Count the lines below that contain the word "picks", and reply with only that number.

----

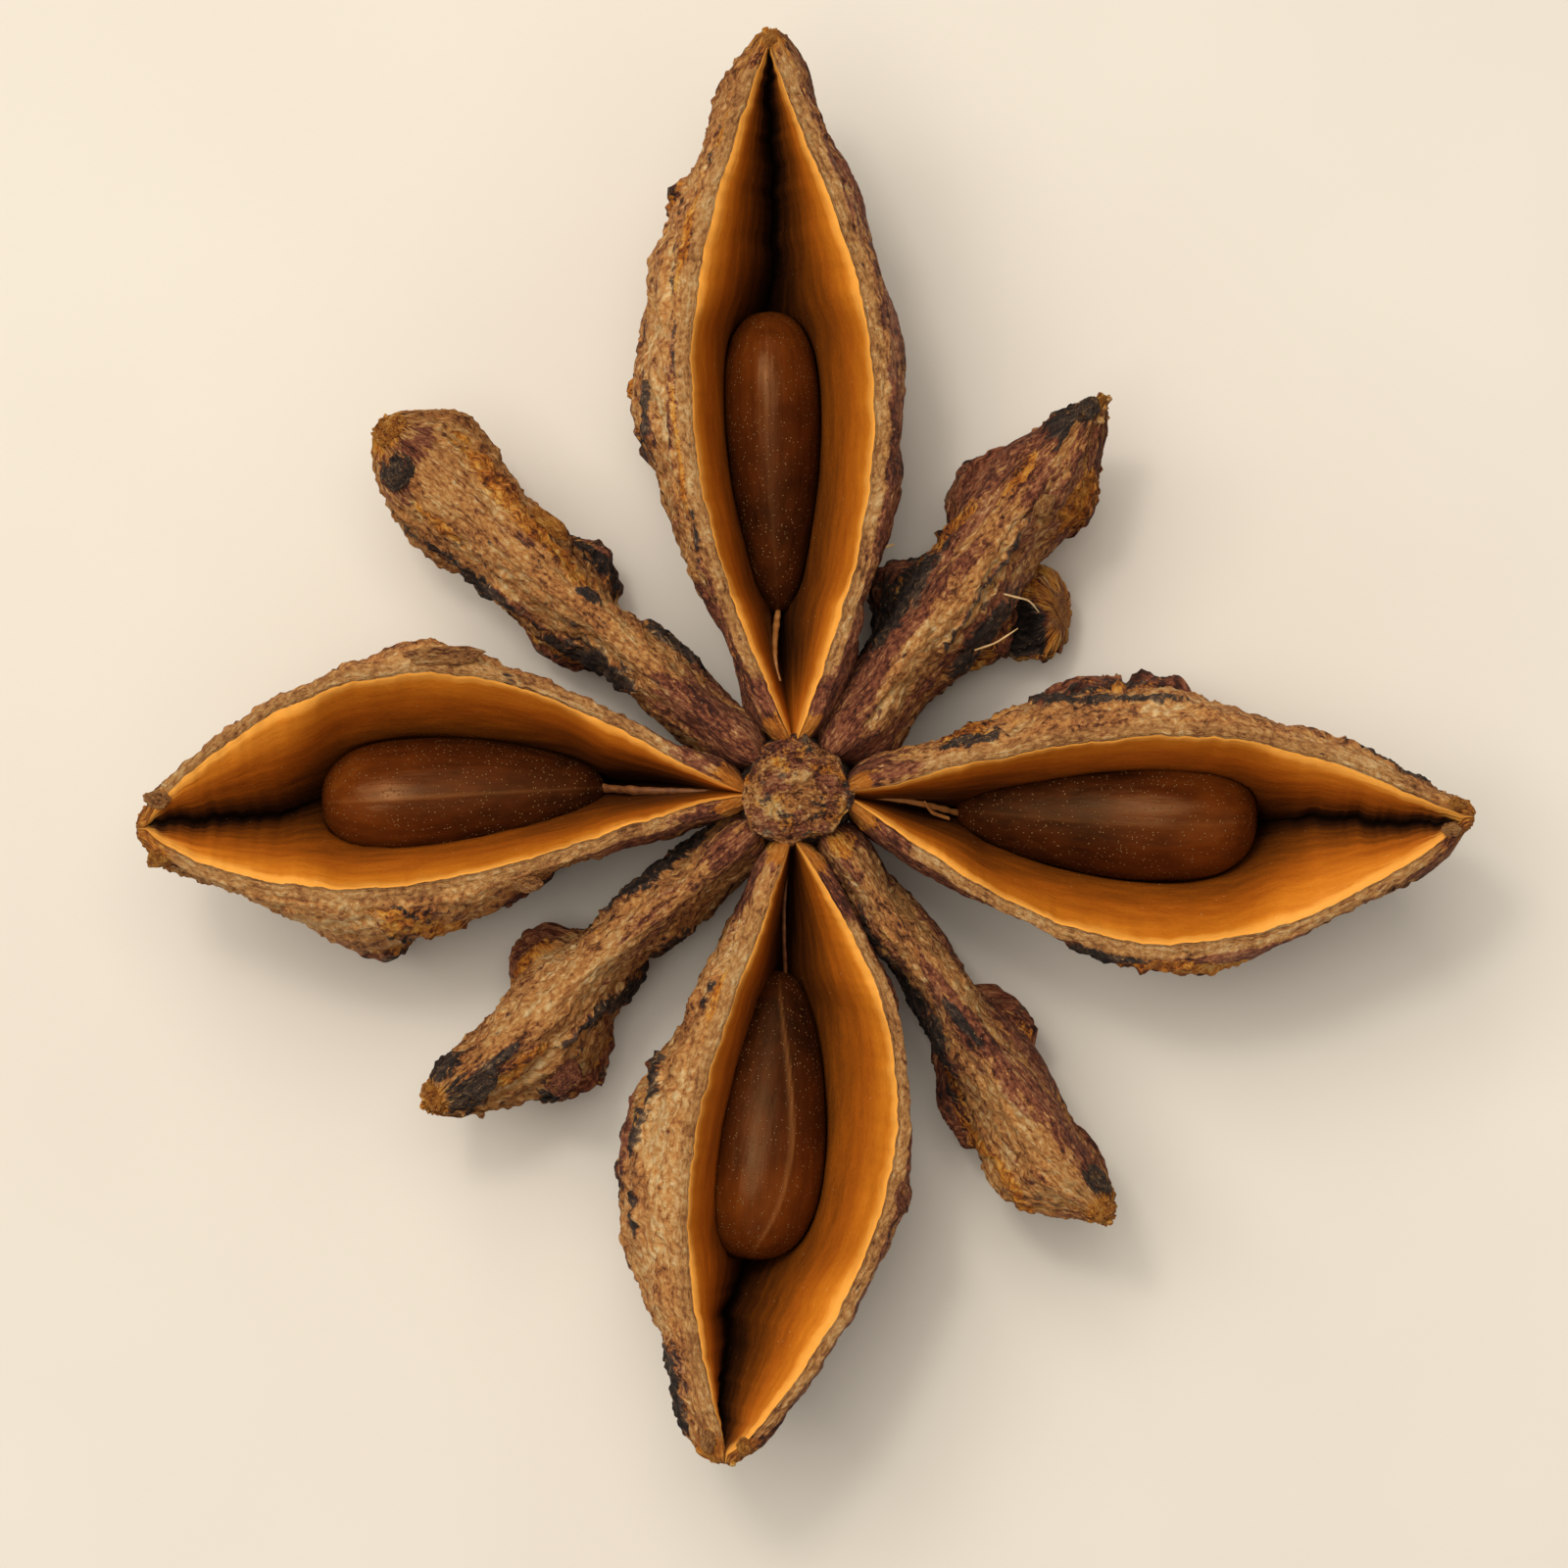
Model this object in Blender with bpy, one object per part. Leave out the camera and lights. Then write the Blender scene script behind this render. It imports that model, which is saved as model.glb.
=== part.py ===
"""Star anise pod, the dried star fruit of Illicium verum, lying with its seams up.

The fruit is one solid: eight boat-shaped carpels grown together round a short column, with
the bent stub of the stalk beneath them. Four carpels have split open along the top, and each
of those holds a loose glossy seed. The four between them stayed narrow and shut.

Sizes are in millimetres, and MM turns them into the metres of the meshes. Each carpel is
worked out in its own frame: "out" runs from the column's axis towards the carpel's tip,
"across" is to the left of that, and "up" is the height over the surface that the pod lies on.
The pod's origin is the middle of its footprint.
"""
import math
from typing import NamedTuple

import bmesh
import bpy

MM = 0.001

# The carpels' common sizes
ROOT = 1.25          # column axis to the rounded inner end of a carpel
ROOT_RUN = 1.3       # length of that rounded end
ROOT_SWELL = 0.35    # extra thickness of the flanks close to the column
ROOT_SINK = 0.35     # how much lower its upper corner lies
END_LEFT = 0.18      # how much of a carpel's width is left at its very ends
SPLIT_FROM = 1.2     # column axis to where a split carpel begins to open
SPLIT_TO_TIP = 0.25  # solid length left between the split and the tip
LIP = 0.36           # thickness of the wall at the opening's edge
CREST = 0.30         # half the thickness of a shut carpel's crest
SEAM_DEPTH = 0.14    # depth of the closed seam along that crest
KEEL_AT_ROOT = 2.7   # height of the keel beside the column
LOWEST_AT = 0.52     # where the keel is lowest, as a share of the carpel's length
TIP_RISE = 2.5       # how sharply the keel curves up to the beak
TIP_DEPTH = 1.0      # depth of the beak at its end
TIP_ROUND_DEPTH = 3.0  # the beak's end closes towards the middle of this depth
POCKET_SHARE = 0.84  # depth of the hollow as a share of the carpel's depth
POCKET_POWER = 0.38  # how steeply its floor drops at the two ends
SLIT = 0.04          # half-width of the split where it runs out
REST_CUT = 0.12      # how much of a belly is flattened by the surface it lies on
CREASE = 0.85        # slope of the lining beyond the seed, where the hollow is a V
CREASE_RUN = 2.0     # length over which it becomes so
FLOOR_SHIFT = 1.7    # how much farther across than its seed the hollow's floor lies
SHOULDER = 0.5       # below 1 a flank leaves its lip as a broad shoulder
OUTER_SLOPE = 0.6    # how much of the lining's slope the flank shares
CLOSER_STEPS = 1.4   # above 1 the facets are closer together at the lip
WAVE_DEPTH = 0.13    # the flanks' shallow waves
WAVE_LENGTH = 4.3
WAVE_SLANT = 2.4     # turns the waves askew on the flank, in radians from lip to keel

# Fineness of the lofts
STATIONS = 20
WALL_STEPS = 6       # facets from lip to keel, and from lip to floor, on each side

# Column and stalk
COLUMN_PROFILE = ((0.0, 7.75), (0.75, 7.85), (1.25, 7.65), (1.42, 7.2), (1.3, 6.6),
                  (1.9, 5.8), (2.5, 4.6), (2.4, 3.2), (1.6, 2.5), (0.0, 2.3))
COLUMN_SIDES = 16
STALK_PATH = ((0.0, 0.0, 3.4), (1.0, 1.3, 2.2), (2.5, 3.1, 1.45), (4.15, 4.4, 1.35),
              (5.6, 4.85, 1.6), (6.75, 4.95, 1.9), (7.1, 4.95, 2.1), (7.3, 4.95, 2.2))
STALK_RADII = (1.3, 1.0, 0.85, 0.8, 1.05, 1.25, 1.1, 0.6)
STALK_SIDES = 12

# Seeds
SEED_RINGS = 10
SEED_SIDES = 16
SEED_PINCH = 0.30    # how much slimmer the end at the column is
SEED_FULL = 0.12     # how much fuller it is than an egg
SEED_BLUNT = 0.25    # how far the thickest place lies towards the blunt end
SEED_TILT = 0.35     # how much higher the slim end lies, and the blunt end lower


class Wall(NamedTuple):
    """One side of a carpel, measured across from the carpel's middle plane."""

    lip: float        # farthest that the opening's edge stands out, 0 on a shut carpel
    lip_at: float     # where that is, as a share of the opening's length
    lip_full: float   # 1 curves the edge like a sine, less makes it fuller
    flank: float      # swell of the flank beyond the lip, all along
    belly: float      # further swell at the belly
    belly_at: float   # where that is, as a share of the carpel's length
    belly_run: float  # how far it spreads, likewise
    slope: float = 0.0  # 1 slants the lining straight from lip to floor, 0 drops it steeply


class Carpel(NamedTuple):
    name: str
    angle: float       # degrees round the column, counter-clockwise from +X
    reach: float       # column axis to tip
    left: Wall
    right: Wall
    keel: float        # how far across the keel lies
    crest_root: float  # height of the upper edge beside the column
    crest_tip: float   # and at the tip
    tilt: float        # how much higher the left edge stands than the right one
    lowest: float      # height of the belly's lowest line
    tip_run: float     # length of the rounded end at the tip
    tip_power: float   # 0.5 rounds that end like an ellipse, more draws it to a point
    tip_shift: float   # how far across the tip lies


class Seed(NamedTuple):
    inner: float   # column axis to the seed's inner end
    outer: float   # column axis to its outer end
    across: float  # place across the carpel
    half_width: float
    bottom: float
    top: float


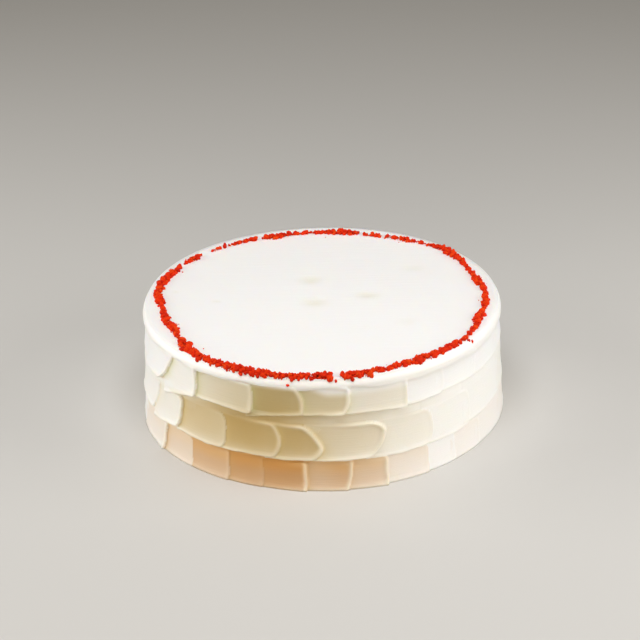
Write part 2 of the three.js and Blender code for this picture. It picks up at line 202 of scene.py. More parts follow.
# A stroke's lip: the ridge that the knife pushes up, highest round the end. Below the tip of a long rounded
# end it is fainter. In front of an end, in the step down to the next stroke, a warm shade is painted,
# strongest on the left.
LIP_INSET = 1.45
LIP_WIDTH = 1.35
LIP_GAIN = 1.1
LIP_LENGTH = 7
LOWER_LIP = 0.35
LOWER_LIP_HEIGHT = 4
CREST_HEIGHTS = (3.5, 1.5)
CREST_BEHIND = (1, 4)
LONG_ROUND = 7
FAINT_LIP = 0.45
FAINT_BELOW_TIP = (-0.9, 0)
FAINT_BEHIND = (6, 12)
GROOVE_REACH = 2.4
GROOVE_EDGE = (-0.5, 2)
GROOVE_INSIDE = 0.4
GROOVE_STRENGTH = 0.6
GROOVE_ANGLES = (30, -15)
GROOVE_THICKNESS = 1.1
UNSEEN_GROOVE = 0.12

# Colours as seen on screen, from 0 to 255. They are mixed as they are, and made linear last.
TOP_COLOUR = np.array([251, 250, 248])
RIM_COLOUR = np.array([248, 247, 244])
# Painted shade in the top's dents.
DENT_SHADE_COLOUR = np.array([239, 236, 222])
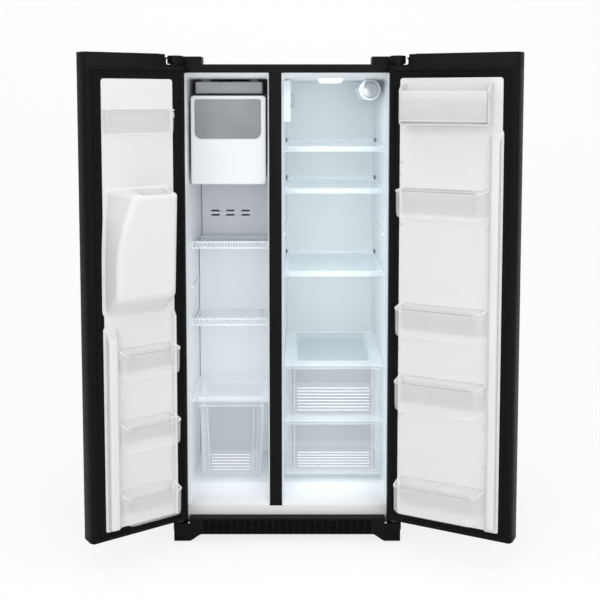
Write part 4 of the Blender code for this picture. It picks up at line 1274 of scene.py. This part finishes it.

----

• _Correct answer_:
2